Problem.
Repeat exactly the lines from the start through the line with "corner_bolts = 3", both ends included.

Data extract.
______
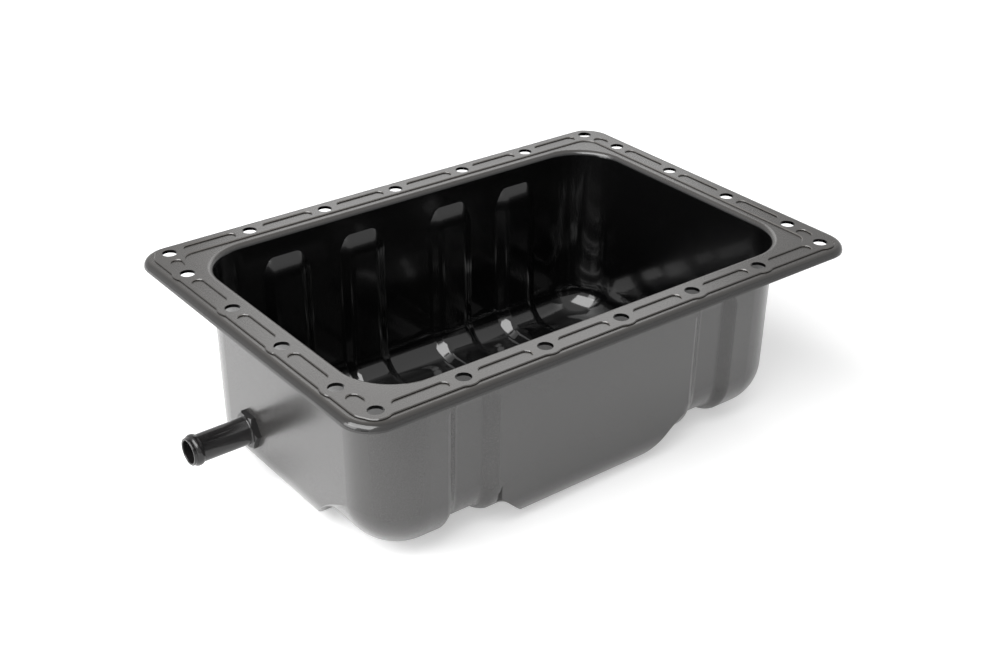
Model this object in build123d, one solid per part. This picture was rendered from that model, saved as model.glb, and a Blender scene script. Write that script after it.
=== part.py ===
from build123d import *
import math
import os

# Engine oil pan: one deep-drawn sheet steel pressing with a bolted flange and a hose
# nipple in its end wall.  Millimetres.  X runs along the pan, Y across it, +Z up.
# The origin is the centre of the bolt pattern on the gasket face (z = 0).

# ---- driving dimensions -------------------------------------------------------------
sheet = 2.0                  # steel thickness, the same all over the pressing

# bolt pattern: M8 clearance holes
hole_d = 9.5
bolt_pitch = 57.0            # along the long rails
bolt_row_y = 116.3           # long rail hole line, from the centre
end_bolt_x = 175.1           # end rail hole line, from the centre
end_bolt_pitch = 56.25       # along the end rails
corner_bolts = 3             # pitches from the centre to the corner hole

# flange
rim_beyond_row = 14.4        # hole line to the outside of the rolled lip, sides
rim_beyond_end = 14.5        # the same at the ends
rim_corner_r = 20.0
lip_r = 4.5                  # roll of the lip
lip_drop = 4.6               # land to the lower edge of the lip
rail_h = 1.0                 # raised gasket rail over the land
rail_slope = 0.5             # run of the rail's flanks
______
Response to this task.
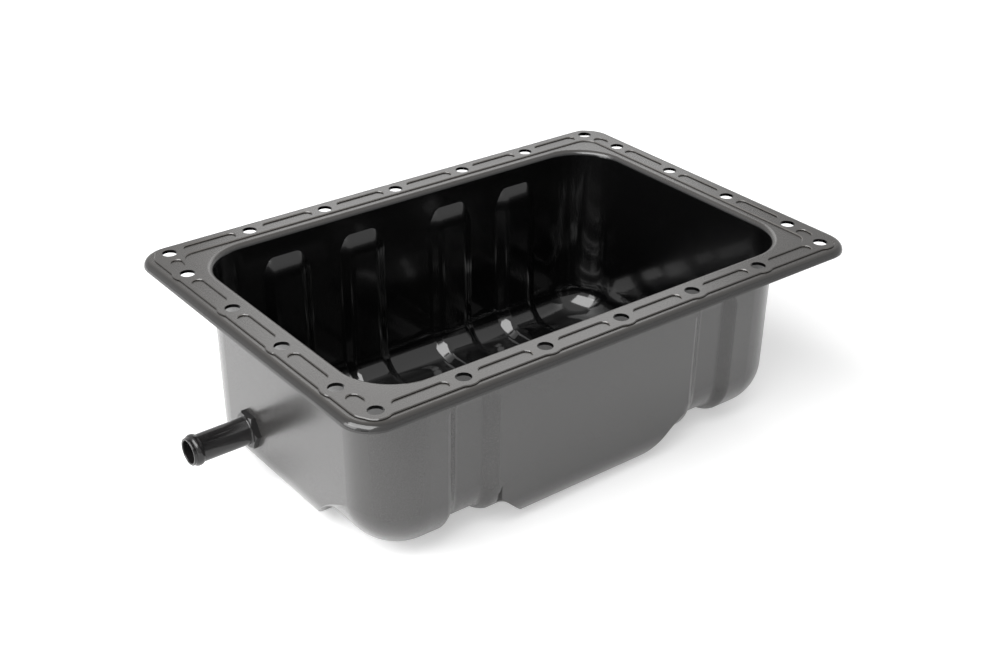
Model this object in build123d, one solid per part. This picture was rendered from that model, saved as model.glb, and a Blender scene script. Write that script after it.
=== part.py ===
from build123d import *
import math
import os

# Engine oil pan: one deep-drawn sheet steel pressing with a bolted flange and a hose
# nipple in its end wall.  Millimetres.  X runs along the pan, Y across it, +Z up.
# The origin is the centre of the bolt pattern on the gasket face (z = 0).

# ---- driving dimensions -------------------------------------------------------------
sheet = 2.0                  # steel thickness, the same all over the pressing

# bolt pattern: M8 clearance holes
hole_d = 9.5
bolt_pitch = 57.0            # along the long rails
bolt_row_y = 116.3           # long rail hole line, from the centre
end_bolt_x = 175.1           # end rail hole line, from the centre
end_bolt_pitch = 56.25       # along the end rails
corner_bolts = 3             # pitches from the centre to the corner hole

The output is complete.